Move Away From Mass Marketing
Markets can be approached as follows:
1. Mass (general or undifferentiated) Marketing
If everyone was alike in what they want from a product transaction, then mass marketing (also called undifferentiated marketing) would make sense. Today’s marketing is moving towards a focus on smaller segments. For example early motor vehicles such as the Ford Model T featured one model in one colour (black) with no options, whereas the modern car market caters for different needs through different models and many optional extras to customise a purchase.
Marketing theory today accepts that undifferentiated marketing (also called Commodity Marketing) is going to be less successful against targeted marketing.
In the past, due mostly to the needs for mass production, marketers focused on mass marketing. That is everyone was treated as if they were the same and wanted exactly the same product. Since there was little competition, it worked for a while. Now with more competition, it doesn’t. It’s that simple really. Organisations might like to have a great big undifferentiated market where they don’t have to do as much, but it’s no longer realistic.
2. Limited or broadly (partially differentiated) Segmented Marketing
Using very limited, general segmentation factors, such as broad demographic descriptors (e.g. 18 – 35 men and women). This is still trying to get large numbers by trying to treat customers and prospective customers as a few large groups. (See sidebar comment on Demographics later in this section)
3. Segmented (differentiated) markets
Dividing general markets into more well defined groups using categories like Situation, Benefits Sought, Behaviour, and Lifestyle)
4. Niche (concentrated) markets
These are smaller, much more precisely defined sub-segments of a segmented market. They consist of customers within a segment with very distinct commonalities among their members. This is the current focus of marketing and requires a great deal of depth in defining segmetational profiles.
5. Micro (highly concentrated) marketing.

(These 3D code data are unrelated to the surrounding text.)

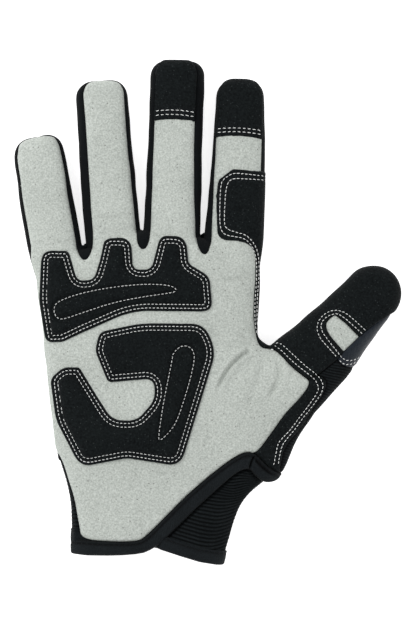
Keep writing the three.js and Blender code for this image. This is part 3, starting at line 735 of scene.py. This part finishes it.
plainFinish = {"broad": 0.1, "broadShare": 0.2, "sheen": 0.015, "fleck": None, "weave": None,
               "paintedShade": None}
threadFinish = {"grain": 1.4, "bump": ((2.0, 0.05),), "weave": (0.3, 0.1, 0.8)}
# The knit's and the tape's extra dark colour is a painted shade colour for their grooves, folds, seams
# and edges
finishes = {
    "greySuede": {"slot": "grey_suede", "dark": (0.290, 0.312, 0.288),
                  "light": (0.535, 0.568, 0.532), "grain": 1.25, "broad": 0.05,
                  "broadShare": 0.14, "fleck": (0.30, 0.12, (0.15, 0.15, 0.14)), "rough": 0.96,
                  "gloss": 0.1, "sheen": 0.05, "bump": ((1.7, 0.10), (0.25, 0.20))},
    "blackLeather": {"slot": "black_leather", "dark": (0.0006, 0.0012, 0.0015),
                     "light": (0.0078, 0.0104, 0.0110), "grain": 1.1, "broad": 0.06,
                     "broadShare": 0.12, "fleck": (0.62, 0.17, (0.034, 0.040, 0.040)),
                     "rough": 0.80, "gloss": 0.07, "bump": ((1.1, 0.34), (0.3, 0.3))},
    "blackStretch": {"slot": "black_stretch", "dark": (0.0012, 0.0018, 0.0022),
                     "light": (0.0052, 0.0066, 0.0076), "grain": 2.2, "broad": 0.05,
                     "broadShare": 0.1, "rough": 0.88, "gloss": 0.08, "bump": ((2.4, 0.08),),
                     "weave": (0.55, 0.10, 0)},
    "navySatin": {"slot": "navy_satin", "dark": (0.0052, 0.0082, 0.0125),
                  "light": (0.0140, 0.0195, 0.0280), "grain": 1.8, "broad": 0.08, "rough": 0.42,
                  "gloss": 0.14, "sheen": 0.03, "bump": ((2.0, 0.05),),
                  "weave": (0.5, 0.12, 0.6)},
    "ribbedKnit": {"slot": "ribbed_knit", "dark": (0.0046, 0.0062, 0.0070),
                   "light": (0.0150, 0.0188, 0.0204), "paintedShade": (0.0005, 0.0008, 0.0009),
                   "grain": 1.2, "broad": 0.12, "broadShare": 0.35, "rough": 0.80, "gloss": 0.06,
                   "bump": ((2.2, 0.10),), "weave": (0.42, 0.08, 0)},
    "blackTape": {"slot": "black_tape", "dark": (0.0028, 0.0040, 0.0048),
                  "light": (0.0104, 0.0134, 0.0154), "paintedShade": (0.0004, 0.0006, 0.0007),
                  "grain": 1.6, "broadShare": 0.25, "rough": 0.70, "gloss": 0.08, "sheen": 0.02,
                  "bump": ((2.0, 0.08),), "weave": (0.5, 0.12, 0.8)},
    "whiteThread": {**threadFinish, "dark": (0.70, 0.71, 0.70), "light": (0.95, 0.96, 0.94),
                    "rough": 0.6, "gloss": 0.2, "sheen": 0.05},
    "darkThread": {**threadFinish, "dark": (0.0005, 0.0007, 0.0008),
                   "light": (0.0018, 0.0022, 0.0025), "rough": 0.55, "gloss": 0.15,
                   "sheen": 0.0},
}


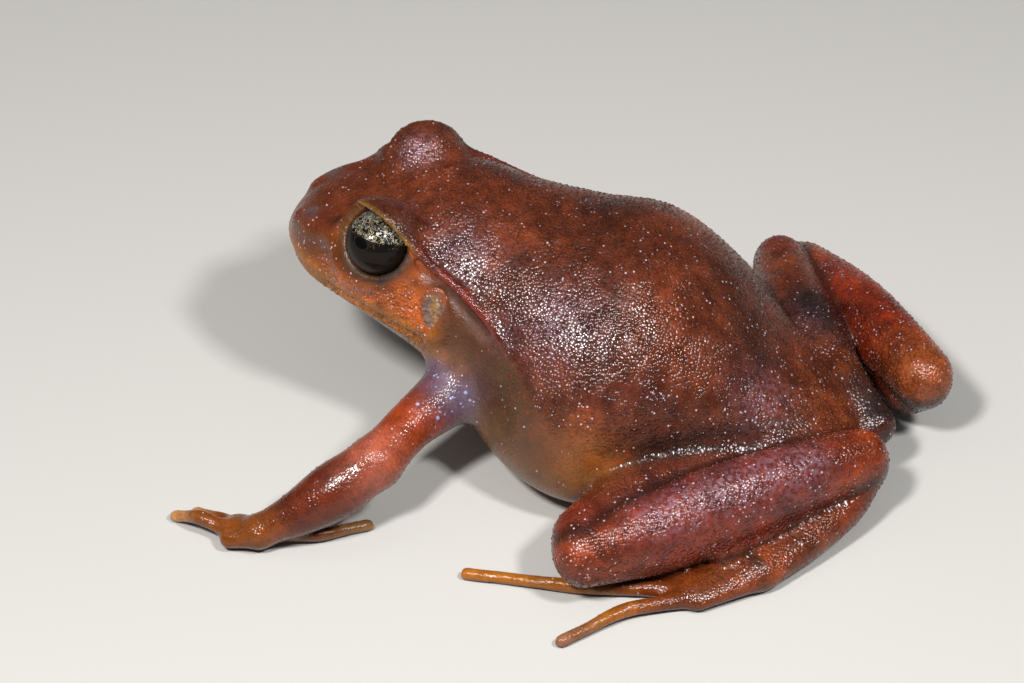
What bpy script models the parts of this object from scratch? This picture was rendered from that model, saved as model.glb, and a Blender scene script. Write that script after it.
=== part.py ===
# Life-size still model of a southern ground frog, resting on its four feet with its head raised.
# All sizes below are millimetres: +Z is up, the snout points to -Y, and the frog's left side is +X.
# The sole of every foot lies on the plane z = 0.

import math

import bmesh
import bpy
import numpy as np
from mathutils import Matrix, Vector

# Driving dimensions
MM = 0.001
GAP = 0.3                 # clearance between pieces that meet
SNOUT_Y = -19.7           # tip of the snout
VENT_Y = 19.6             # end of the body
SNOUT_CAP = 3.4           # length over which the snout rounds off
VENT_CAP = 4.6            # length over which the rump rounds off
EYE_CENTRE = (4.84, -12.16, 16.0)
EYE_RADIUS = 2.25
EYE_PUSH = 0.3            # how far the eyeball stands out of its lids
EYE_OUT = (0.79, -0.34, 0.51)   # the way the opening between the lids faces
LID_UP = (-0.628, 0.499, 0.597)  # the way the upper lid's edge faces
LID_RADIUS = 2.95
LID_EDGE = 0.75           # how far above the middle of the eye the upper lid ends
RIM_HEIGHT = 0.85         # how far out of the middle of the eye the rim of the lids lies
RIM_ROLL = 0.3
NOSTRIL = (1.75, -18.3, 14.9)
NOSTRIL_RADIUS = 0.32
EARDRUM = (7.1, -7.9, 12.7)
EARDRUM_SIZE = (0.9, 1.35)  # half length and half height
EARDRUM_THICKNESS = 0.6
LIP_ROLL = 0.32
LIP_CORNER_Y = -8.9
FOLD_RADIUS = 0.55
NECK_TOP = (-5.5, 15.0)   # y and z of a point on the slanting plane that parts head and torso
NECK_SLOPE = 0.46         # how far the plane runs forward for each millimetre down
TOE_RADIUS = 0.48
FINGER_RADIUS = 0.45
BODY_SIDES = 32
LIMB_SIDES = 14
TOE_SIDES = 6
LEG_SIDES = 16
SHANK_RINGS = 12
THIGH_RINGS = 11
BAR_RINGS = 9             # rings along an arm piece or a tarsus

# Body sections: y, x of the middle, half width, height of the widest line, rise, drop,
# and roundness above and below
BODY = (
    (-19.7, 0.0, 3.8, 13.2, 2.3, 1.6, 2.2, 2.2),
    (-17.0, 0.0, 4.7, 12.8, 3.3, 2.2, 2.2, 2.2),
    (-14.0, 0.0, 5.8, 12.3, 4.3, 3.0, 2.3, 2.2),
    (-11.0, -0.1, 6.8, 11.8, 5.6, 4.1, 2.4, 2.2),
    (-8.0, -0.2, 7.3, 10.9, 7.2, 5.4, 2.3, 2.2),
    (-4.5, 0.1, 8.9, 7.7, 9.9, 6.1, 2.1, 2.6),
    (0.0, 0.5, 10.8, 5.9, 11.2, 5.4, 2.0, 3.2),
    (5.0, 0.5, 11.0, 5.6, 11.3, 5.2, 2.0, 3.1),
    (10.0, 0.5, 8.2, 6.6, 7.3, 6.0, 2.0, 2.2),
    (15.0, 1.2, 5.2, 5.9, 3.1, 4.9, 2.0, 2.0),
    (19.6, 2.0, 3.4, 4.4, 1.8, 2.9, 2.0, 2.0),
)

# Line of the mouth, from the front of the snout to the corner of the jaw: y and z
MOUTH = ((-21.0, 12.9), (-18.5, 12.7), (-15.5, 12.1), (-12.5, 11.5), (-10.3, 10.9), (-8.4, 10.3))

# Ridge of skin from the rear of the eye, over the eardrum, towards the shoulder
FOLD = ((5.7, -9.8, 16.2), (6.7, -7.9, 15.2), (7.6, -5.6, 13.8), (8.4, -3.0, 11.9))

# Limb stations: x, y, z of the axis, then half width and half height across it
LEFT = {
    "upper_arm": ((5.8, -5.4, 7.6, 2.2, 2.4), (8.4, -6.7, 7.0, 1.9, 2.1),
                  (11.4, -8.3, 6.4, 1.6, 1.65), (14.0, -9.4, 5.6, 1.6, 1.7)),
    "forearm": ((14.4, -9.9, 5.3, 1.65, 1.7), (15.9, -11.8, 4.0, 1.9, 1.95),
                (17.2, -14.0, 2.6, 1.5, 1.5), (18.1, -16.1, 1.5, 1.1, 1.0)),
    "palm": ((18.2, -16.7, 1.2, 1.15, 0.95), (18.1, -18.1, 0.85, 1.5, 0.8)),
    "fingers": (((17.7, -16.2, 0.75), (16.7, -12.9, 0.65), (14.6, -10.1, 0.36)),
                ((17.6, -17.0, 0.75), (15.6, -16.2, 0.65), (13.6, -15.1, 0.36)),
                ((17.5, -17.7, 0.8), (16.9, -19.6, 0.55), (16.5, -21.3, 0.36)),
                ((18.2, -18.2, 0.9), (17.9, -20.5, 1.3), (17.2, -22.5, 0.36))),
    "thigh": ((4.2, 15.6, 3.7, 2.5, 2.7), (6.8, 12.4, 3.7, 2.8, 2.9), (9.8, 9.2, 3.9, 2.7, 2.8),
              (13.0, 6.4, 4.0, 2.4, 2.5), (15.9, 4.7, 4.0, 2.0, 2.1)),
    "shank": ((17.2, 5.1, 3.6, 1.9, 2.1), (14.4, 8.5, 3.8, 2.4, 2.8), (11.0, 12.7, 4.3, 2.5, 3.1),
              (7.4, 17.0, 4.8, 2.1, 2.6), (4.4, 20.2, 4.9, 1.8, 1.9)),
    "tarsus": ((4.3, 20.5, 4.0, 1.4, 1.5), (6.0, 19.9, 2.6, 1.4, 1.4),
               (8.9, 18.1, 1.7, 1.5, 1.4), (12.4, 15.7, 1.15, 1.5, 1.2)),
    "instep": ((13.0, 15.1, 1.0, 1.4, 1.05), (15.3, 11.7, 0.7, 1.8, 0.78)),
    "toes": (((13.2, 13.6, 0.7), (12.2, 12.0, 0.6), (11.2, 10.4, 0.38)),
             ((13.8, 13.0, 0.7), (13.0, 10.0, 0.6), (12.6, 7.4, 0.38)),
             ((14.4, 12.4, 0.7), (14.6, 8.2, 0.6), (15.0, 3.8, 0.38)),
             ((15.2, 12.0, 0.7), (16.7, 5.2, 0.6), (17.4, -2.6, 0.38)),
             ((15.8, 12.2, 0.7), (18.2, 8.2, 0.7), (21.8, 4.9, 0.38))),
}
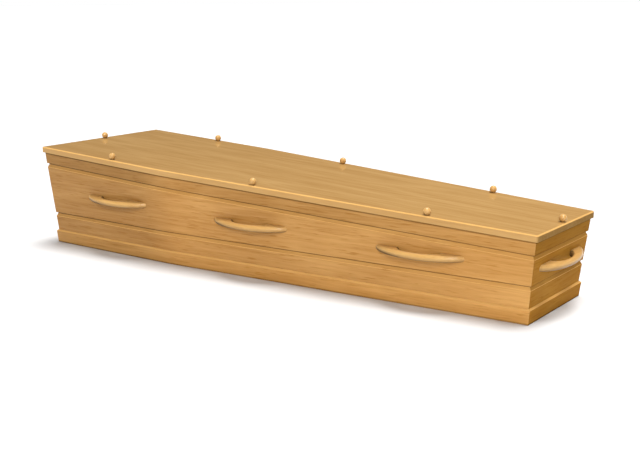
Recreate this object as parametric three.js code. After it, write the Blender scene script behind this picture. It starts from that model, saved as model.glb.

Micro marketing is the practice of tailoring the value offering (marketing mix) to suit the tastes of specific individuals and locations. It includes local marketing and individual marketing. Until recently the only limitation has been the technology to do it. With better database technology and production ability, this is where marketing is heading. For example modern motor insurance offers include a variety of areas where the customer can select from a number of options which can affect the final premium, such as increasing the ‘excess’ or limiting the number of possible drivers.